Simon who? The Story Behind A Playground Favorite
How many times have you played simon says and said to yourself, I’m always saying to myself, I’m gonna kill this guy named Simon…
Simon says, put your hands on your head. Simon says, turn around.
Put your hands down. Out!
If that gives you flashbacks to standing in kindergarten, arms at your sides, while all your classmates point and stifle giggles, let’s just say you’re not the only one.
‘Simon Says’ is centuries old, a childhood favorite all around the world, and remains popular in today’s classrooms where teachers use it to teach impulse control, listening ability, and motor skills. But where did the game originate, and just who was Simon, anyway?
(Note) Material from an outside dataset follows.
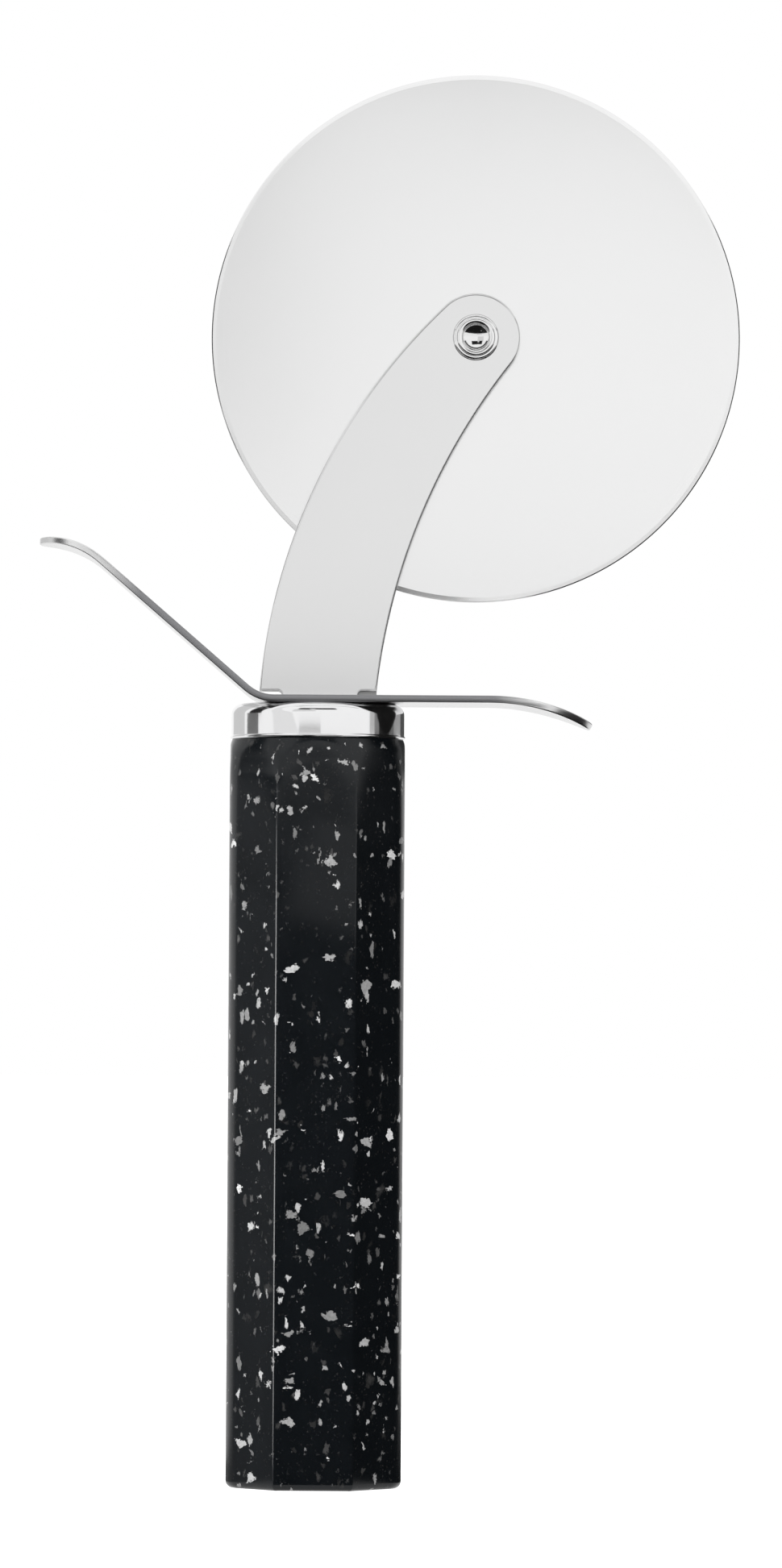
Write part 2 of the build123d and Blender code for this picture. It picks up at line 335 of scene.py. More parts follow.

Turns out it wasn’t Simon Says, to begin with. It was “Cicero Says” — in tribute to renowned Roman orator and statesman Marcus Tullius Cicero. In Latin, the phrase is “Cicero dicit fac hoc,” meaning “Cicero says do this.” Why? As one of the most respected and enduring wordsmiths of the ancient world, if Cicero said something, you listened — and so the game was born.
Unfortunately for Cicero, someone forgot to tell fellow statesman Mark Antony the rules.The pair had a bitter rivalry that would end with Antony and his political allies declaring Cicero to be an enemy of the state, assassinating him, and placing his head and hands on display in the center of Rome. Guess “Cicero says, don’t assassinate me” didn’t quite have enough pull.
So how did we get from Cicero to Simon? The change could be a simple matter of centuries of use turning the relatively unfamiliar “Cicero” into something more normal and everyday — but at least according to some, it’s a reference to another great historical statesman, 13th-century French-English noble Simon de Montfort.